### Task requirements
Return the lines exactly as they stand, from the first of the material through the line containing "return back.multiFuse([lap, bend]).removeSplitter()".
....................
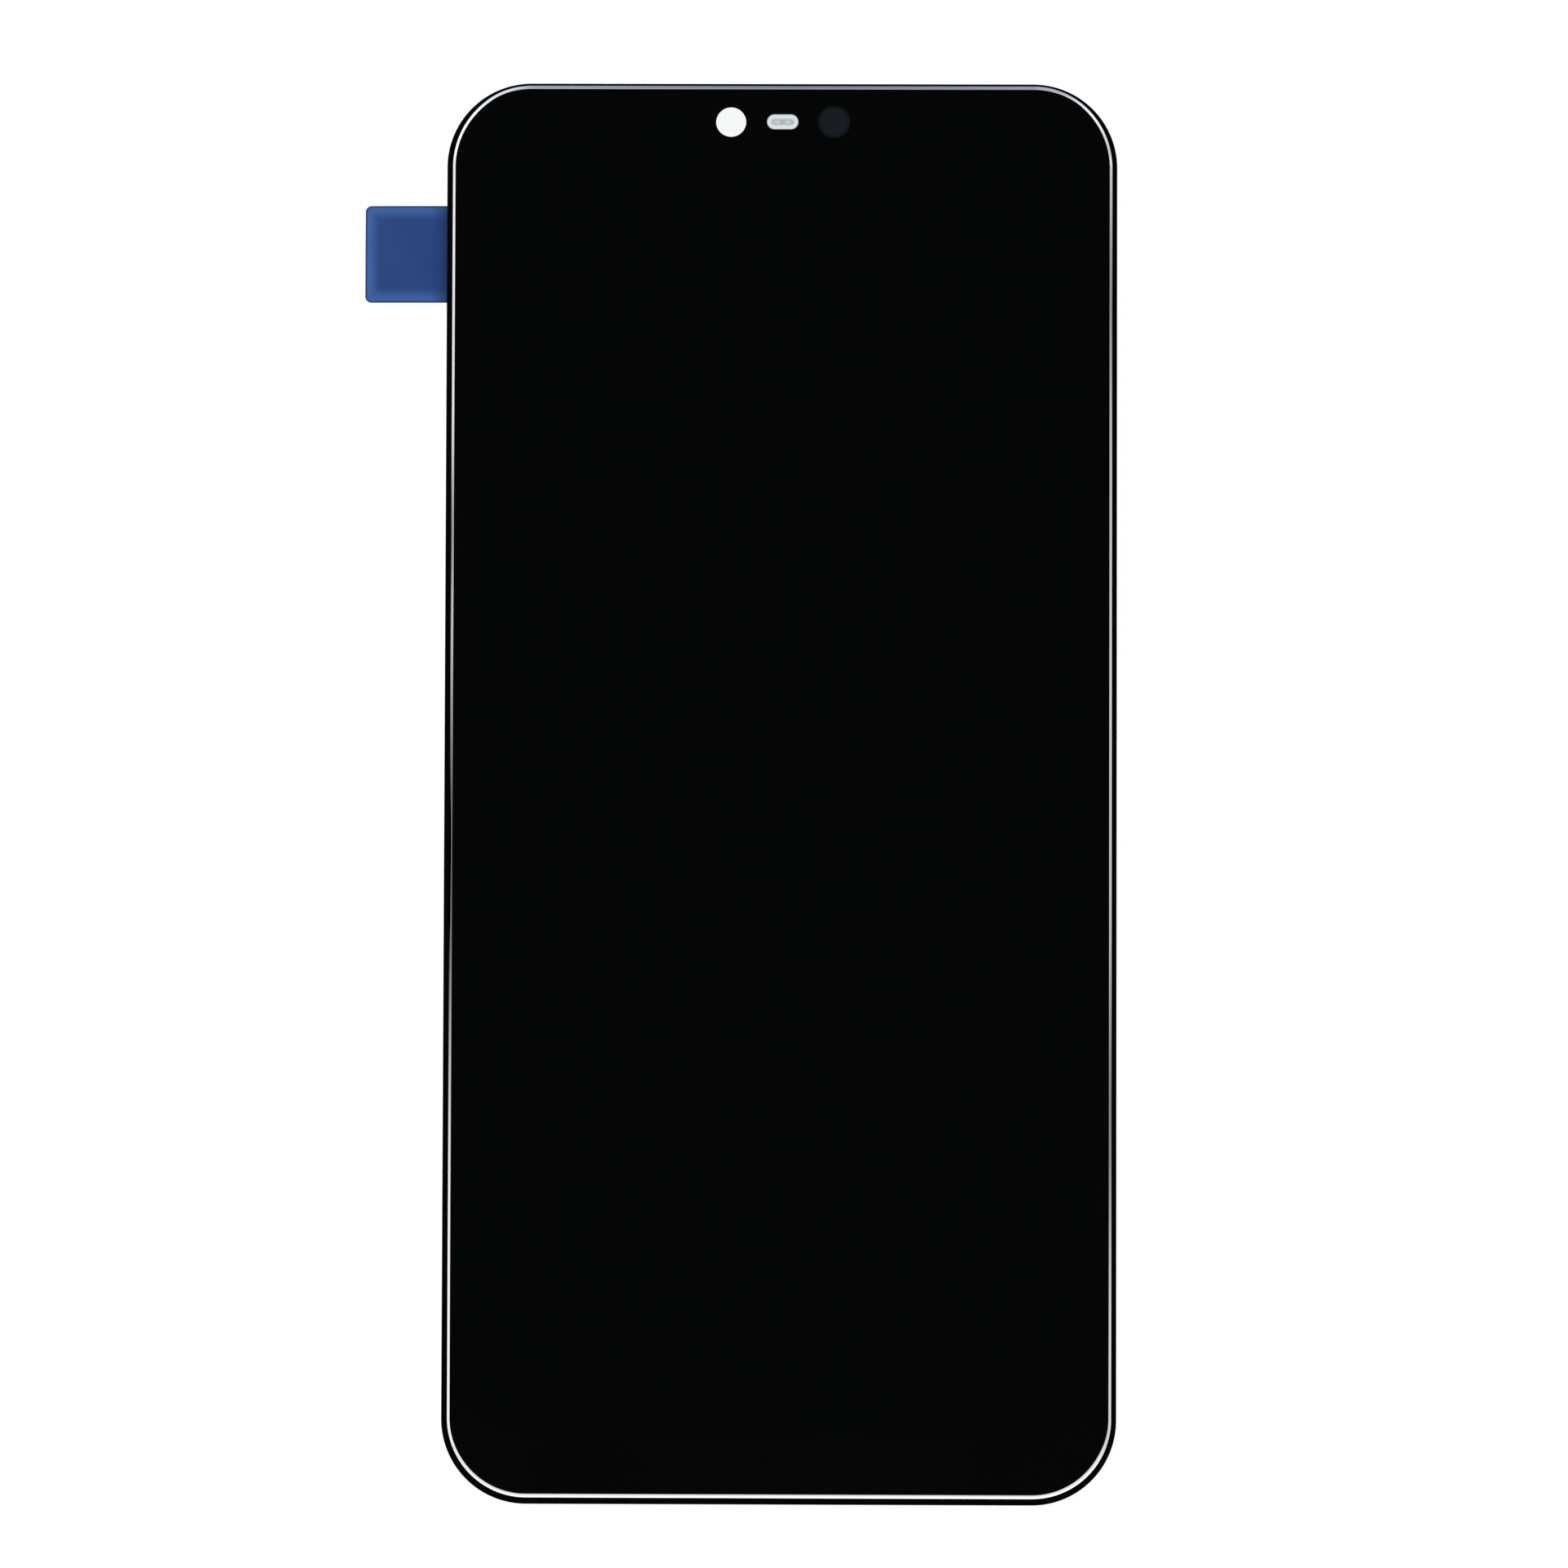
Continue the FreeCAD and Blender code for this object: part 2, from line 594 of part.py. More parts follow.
# Display flex: bonded to the ledge, folded round the bottom edge and laid flat on the tray.
def display_flex():
    lap = plate(-LAP_HALF, BEND_Y, LAP_HALF, TFT_BOTTOM + FLEX_LAP, TFT_TOP, TFT_TOP + FLEX)
    bend = half_tube(-LAP_HALF, LAP_HALF, BEND_Y, FLEX_TOP, TFT_TOP, FLEX)
    points, radii = tail_plan()
    back = prism(points, radii, FLEX_BACK, FLEX_TOP)
    return back.multiFuse([lap, bend]).removeSplitter()


# Flex tape: holds the flex to the tray and leaves room for the LED tail and the stiffener.
def flex_tape():
    field_top = BEND_Y + COMPONENT_FIELD
    tail_top = BEND_Y + TAIL_END - HEAD_LENGTH
    left = 2 * TAPE_SETBACK - LAP_HALF
    right = LAP_HALF - LED_TAIL_OVERLAP - TAPE_SETBACK
    near = BEND_Y + TAPE_FOLD_GAP
    field = plate(left, near, right, field_top - TAPE_SETBACK, FLEX_TOP, TRAY_BACK, TAPE_SETBACK)
    half = TAIL_HALF - TAPE_SIDE
    tail = plate(TAIL_X - half, field_top - TAPE_TAIL_OVERLAP, TAIL_X + half, tail_top - TAPE_SETBACK,
                 FLEX_TOP, TRAY_BACK)
    return field.fuse(tail).removeSplitter()


def flex_stiffener():
    half = HEAD_HALF - STIFFENER_SETBACK
    far = BEND_Y + TAIL_END - STIFFENER_SETBACK
    near = far - HEAD_LENGTH + 2 * STIFFENER_SETBACK
    return plate(TAIL_X - half, near, TAIL_X + half, far, FLEX_TOP, TRAY_BACK, STIFFENER_CORNER)


# Solder joints: a row of pads that tie the LED tail to the display flex.
def solder_joints():
    pitch = LED_TAIL_WIDTH / (JOINT_COUNT + 0.5)
    middle = BEND_Y + LED_TAIL_RUN - LED_TAIL_WIDTH / 2
    half = pitch * JOINT_SHARE / 2
    left = LAP_HALF - LED_TAIL_OVERLAP + JOINT_TIP_GAP
    right = LAP_HALF - JOINT_ROOT_GAP
    pads = []
    for i in range(JOINT_COUNT):
        y = middle + (i - (JOINT_COUNT - 1) / 2) * pitch
        pads.append(plate(left, y - half, right, y + half, FLEX_TOP, TRAY_BACK - LED_FLEX))
    return pads


# The chips and passives stand on the outer face of the flex, away from the tray.
def on_flex(shares, length, width, height, shift=0):
    x = shares[0] * LAP_HALF + shift
    y = shares[1] * COMPONENT_FIELD + BEND_Y
    return plate(x - length / 2, y - width / 2, x + length / 2, y + width / 2, FLEX_BACK - height, FLEX_BACK)


def power_chips():
    return [on_flex(POWER_CHIP_SHARES, POWER_CHIP_SIDE, POWER_CHIP_SIDE, PACKAGE_HEIGHT),
            on_flex(LED_CHIP_SHARES, LED_CHIP_SIDE, LED_CHIP_SIDE, PACKAGE_HEIGHT)]


def power_inductor():
    return on_flex(INDUCTOR_SHARES, INDUCTOR_LENGTH, INDUCTOR_WIDTH, INDUCTOR_HEIGHT)


def passive_bodies(places, height):
    return [on_flex(shares, PASSIVE_LENGTH, PASSIVE_WIDTH, height) for shares in places]


def passive_terminals(places, height):
    ends = []
    reach = (PASSIVE_LENGTH + CAP_LENGTH) / 2
    width = PASSIVE_WIDTH + 2 * CAP_LIP
    for shares in places:
        for shift in (-reach, reach):
            ends.append(on_flex(shares, CAP_LENGTH, width, height + CAP_LIP, shift))
    return ends


def test_pads():
    low = FLEX_BACK - TEST_PAD_HEIGHT
    pads = []
    for x, y in TEST_PAD_SHARES:
        pads.append(disc(x * LAP_HALF, BEND_Y + y * COMPONENT_FIELD, TEST_PAD_DIAMETER, low, FLEX_BACK))
    return pads


def plug_length():
    return CONTACT_PITCH * (CONTACT_COUNT - 1) + 2 * PLUG_END


def plug_y():
    return BEND_Y + TAIL_END - HEAD_LENGTH / 2


# Board connector: a low plug with a centre groove, open away from the tray.
def board_connector():
    half = plug_length() / 2
    deep = PLUG_WIDTH / 2
    y = plug_y()
    body = plate(TAIL_X - half, y - deep, TAIL_X + half, y + deep, PLUG_CREST, FLEX_BACK, PLUG_CORNER)
    inner_half = half - PLUG_END_WALL
    inner_deep = deep - PLUG_WALL
    groove = plate(TAIL_X - inner_half, y - inner_deep, TAIL_X + inner_half, y + inner_deep,
                   PLUG_CREST, PLUG_BACK + GROOVE_DEPTH, GROOVE_CORNER)
    return body.cut(groove).cut(Part.makeCompound(connector_clips()))


# Contacts: two rows of strips, each with a foot on the flex, bent over a long wall of the plug.
def contact_outline():
    """Side view of one contact, as distances from the plug's centre line and heights."""
    outer = PLUG_WIDTH / 2
    inner = outer - PLUG_WALL
    sheet = CONTACT_SHEET
    foot = outer + CONTACT_FOOT
    tip = PLUG_BACK + CONTACT_DEPTH
    return [(foot, FLEX_BACK), (outer, FLEX_BACK), (outer, PLUG_CREST), (inner, PLUG_CREST),
            (inner, tip), (inner - sheet, tip), (inner - sheet, PLUG_BACK), (outer + sheet, PLUG_BACK),
            (outer + sheet, FLEX_BACK - sheet), (foot, FLEX_BACK - sheet)]


def connector_contacts():
    y = plug_y()
    pieces = []
    for i in range(CONTACT_COUNT):
        x = TAIL_X + (i - (CONTACT_COUNT - 1) / 2) * CONTACT_PITCH - CONTACT_WIDTH / 2
        for side in (-1, 1):
            corners = [V(x, y + side * across, z) for across, z in contact_outline()]
            face = Part.Face(Part.makePolygon(corners + corners[:1]))
            pieces.append(face.extrude(V(CONTACT_WIDTH, 0, 0)))
    return pieces


# Clips: metal hold-downs at both ends of the plug.
def connector_clips():
    half = plug_length() / 2
    y = plug_y()
    low = PLUG_BACK + CLIP_DROP
    clips = []
    for side in (-1, 1):
        ends = sorted((TAIL_X + side * (half - CLIP_SEAT), TAIL_X + side * (half + CLIP_REACH)))
        clips.append(plate(ends[0], y - CLIP_HALF, ends[1], y + CLIP_HALF, low, FLEX_BACK, CLIP_CORNER))
    return clips


# Ground tape: a conductive strip stuck on the tray beside the flex.
def ground_tape():
    right = -LAP_HALF - GROUND_TAPE_GAP
    near = BEND_Y + GROUND_TAPE_GAP
    return plate(right - GROUND_TAPE_WIDTH, near, right, near + GROUND_TAPE_LENGTH,
                 TRAY_BACK - GROUND_TAPE_SHEET, TRAY_BACK, TAPE_CORNER)


# Foam pads: three cushions as tall as the plug, so the tray lies level behind the screen.
def foam_pads():
    side = AREA_HALF * PAD_SIDE_SHARE
    high = AREA_TOP - PAD_INSET
    low = BEND_Y + TAIL_END - HEAD_LENGTH - PAD_WIDTH / 2
    half = PAD_LENGTH / 2
    deep = PAD_WIDTH / 2
    pads = []
    for x, y in ((-side, high), (side, high), (side, low)):
        pads.append(plate(x - half, y - deep, x + half, y + deep, PLUG_BACK, TRAY_BACK, PAD_CORNER))
    return pads


export("cover_glass", cover_glass())
export("border_print", border_print())
export("ir_window_print", ir_window_print())
export("sensor_diffuser", sensor_diffuser())
export("border_adhesive", ring(ADHESIVE_BACK, PRINT_BACK))
export("adhesive_liner", adhesive_liner())
export("optical_adhesive", optical_adhesive())
export("front_polarizer", front_polarizer())
export("color_filter_glass", color_filter_glass())
export("cell_seal", cell_seal())
export("liquid_crystal", liquid_crystal())
export("tft_glass", tft_glass())
export("driver_chip", driver_chip())
export("ledge_sealant", ledge_sealant())
export("rear_polarizer", rear_polarizer())
export("rim_tape", rim_tape())
export("prism_film_upper", film(LOWER_PRISM_TOP, UPPER_PRISM_TOP))
export("prism_film_lower", film(DIFFUSER_TOP, LOWER_PRISM_TOP))
export("diffuser_film", film(GUIDE_TOP, DIFFUSER_TOP))
export("light_guide_plate", light_guide_plate())
export("reflector_film", reflector_film())
export("mould_frame", mould_frame())
export("leds", Part.makeCompound(leds()))
export("led_flex", led_flex())
export("backlight_tray", backlight_tray())
export("ground_tape", ground_tape())
export("foam_pads", Part.makeCompound(foam_pads()))
export("flex_tape", flex_tape())
export("flex_stiffener", flex_stiffener())
export("display_flex", display_flex())
export("solder_joints", Part.makeCompound(solder_joints()))
export("power_chips", Part.makeCompound(power_chips()))
export("power_inductor", power_inductor())
export("ceramic_capacitors", Part.makeCompound(passive_bodies(CAPACITOR_SHARES, CAPACITOR_HEIGHT)))
export("capacitor_terminals", Part.makeCompound(passive_terminals(CAPACITOR_SHARES, CAPACITOR_HEIGHT)))
export("chip_resistors", Part.makeCompound(passive_bodies(RESISTOR_SHARES, RESISTOR_HEIGHT)))
export("resistor_terminals", Part.makeCompound(passive_terminals(RESISTOR_SHARES, RESISTOR_HEIGHT)))
export("test_pads", Part.makeCompound(test_pads()))
export("board_connector", board_connector())
export("connector_contacts", Part.makeCompound(connector_contacts()))
export("connector_clips", Part.makeCompound(connector_clips()))
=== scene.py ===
import math

import bmesh
import bpy
from mathutils import Matrix, Vector
from mathutils.geometry import delaunay_2d_cdt


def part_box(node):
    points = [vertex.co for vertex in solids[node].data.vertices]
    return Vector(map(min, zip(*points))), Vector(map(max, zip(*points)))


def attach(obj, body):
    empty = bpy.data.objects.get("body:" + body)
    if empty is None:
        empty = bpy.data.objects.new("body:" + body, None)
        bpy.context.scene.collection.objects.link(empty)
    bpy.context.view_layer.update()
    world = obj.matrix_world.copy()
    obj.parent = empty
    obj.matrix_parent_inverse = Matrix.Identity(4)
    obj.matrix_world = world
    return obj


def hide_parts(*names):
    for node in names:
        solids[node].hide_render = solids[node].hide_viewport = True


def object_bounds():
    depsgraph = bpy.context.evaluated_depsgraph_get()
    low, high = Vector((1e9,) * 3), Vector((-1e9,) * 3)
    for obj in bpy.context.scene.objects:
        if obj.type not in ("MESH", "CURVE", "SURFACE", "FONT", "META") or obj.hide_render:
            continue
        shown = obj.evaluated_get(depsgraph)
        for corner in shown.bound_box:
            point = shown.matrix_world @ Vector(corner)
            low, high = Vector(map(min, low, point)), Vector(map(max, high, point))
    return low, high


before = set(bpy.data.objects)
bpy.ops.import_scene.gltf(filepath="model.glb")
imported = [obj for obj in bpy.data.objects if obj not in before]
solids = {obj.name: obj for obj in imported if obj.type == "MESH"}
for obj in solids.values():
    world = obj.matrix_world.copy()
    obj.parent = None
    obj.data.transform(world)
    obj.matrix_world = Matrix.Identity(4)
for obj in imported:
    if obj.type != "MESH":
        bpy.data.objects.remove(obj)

cad_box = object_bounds()
mm = 0.001

# Room: the screen lies on its back on a white table, seen from above by a long lens that stands a
# little towards the chin end. The table keeps a faint shadow; the room is white at eye level and
# dark overhead, so that the flat glass stays black.
eye = Vector((5.24, -22.2, 622.7)) * mm
tilt, lean, roll = 0.0369, 0.0078, 0.0027
lens = bpy.data.cameras.new("lens")
lens.lens = 135
lens.clip_start = 0.01
camera = bpy.data.objects.new("camera", lens)
camera.matrix_world = (
    Matrix.Translation(eye)
    @ Matrix.Rotation(tilt, 4, "X")
    @ Matrix.Rotation(lean, 4, "Y")
    @ Matrix.Rotation(roll, 4, "Z")
)
scene = bpy.context.scene
scene.collection.objects.link(camera)
scene.camera = camera
scene.view_settings.view_transform = "Standard"


def blank_nodes(owner):
    """Switches on the nodes of a world or a material and clears its tree."""
    owner.use_nodes = True
    owner.node_tree.nodes.clear()
    return owner.node_tree


def add_node(tree, kind, feeds=(), **settings):
    """A new node. Its feeds, in order or by name, are values, outputs or nodes with one main output."""
    node = tree.nodes.new(kind)
    for setting, value in settings.items():
        setattr(node, setting, value)
    for socket, feed in feeds.items() if isinstance(feeds, dict) else enumerate(feeds):
        if isinstance(feed, bpy.types.Node):
            feed = feed.outputs[0]
        if isinstance(feed, bpy.types.NodeSocket):
            tree.links.new(feed, node.inputs[socket])
        else:
            node.inputs[socket].default_value = feed
    return node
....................
### Task solution
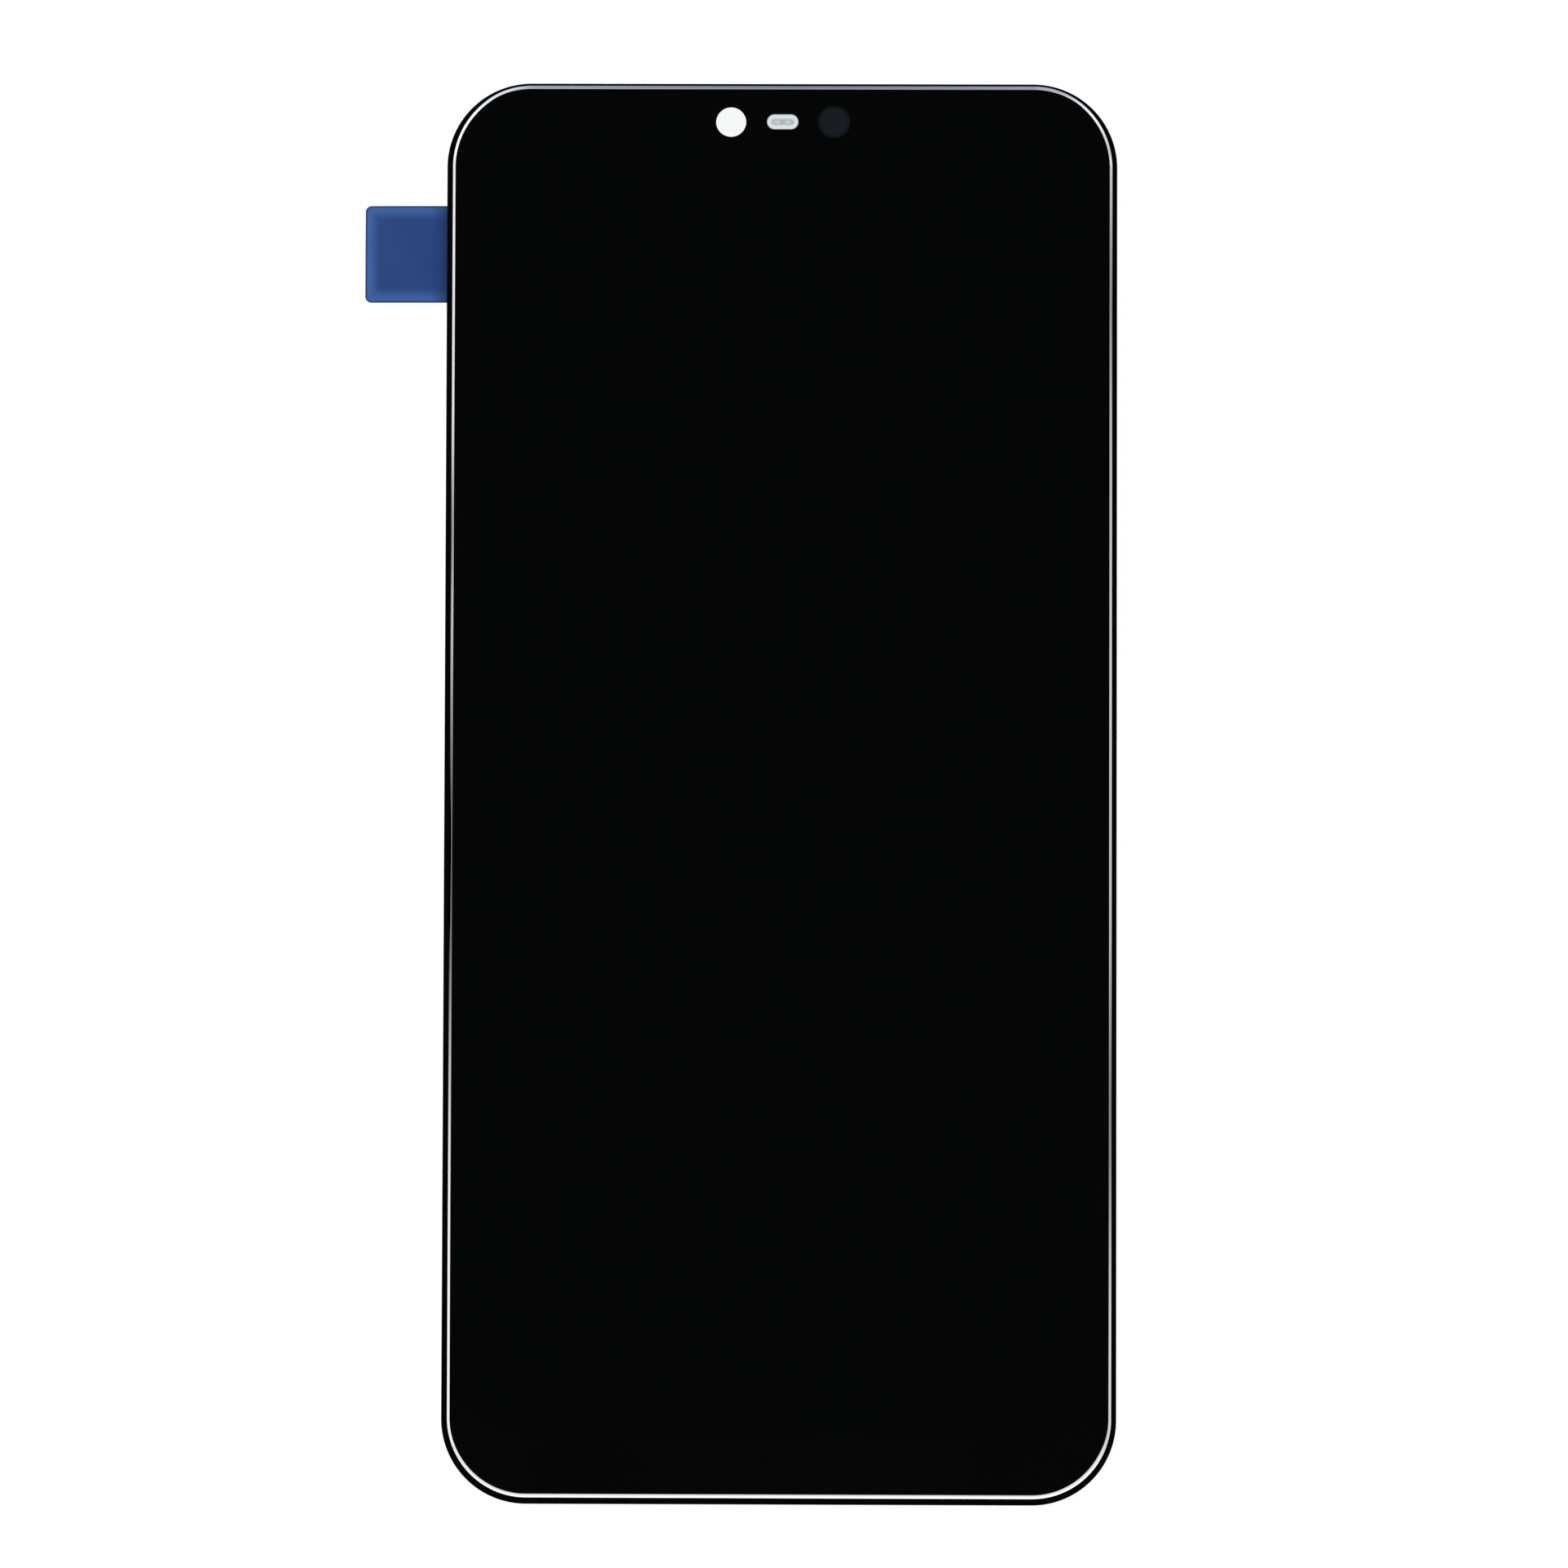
Continue the FreeCAD and Blender code for this object: part 2, from line 594 of part.py. More parts follow.
# Display flex: bonded to the ledge, folded round the bottom edge and laid flat on the tray.
def display_flex():
    lap = plate(-LAP_HALF, BEND_Y, LAP_HALF, TFT_BOTTOM + FLEX_LAP, TFT_TOP, TFT_TOP + FLEX)
    bend = half_tube(-LAP_HALF, LAP_HALF, BEND_Y, FLEX_TOP, TFT_TOP, FLEX)
    points, radii = tail_plan()
    back = prism(points, radii, FLEX_BACK, FLEX_TOP)
    return back.multiFuse([lap, bend]).removeSplitter()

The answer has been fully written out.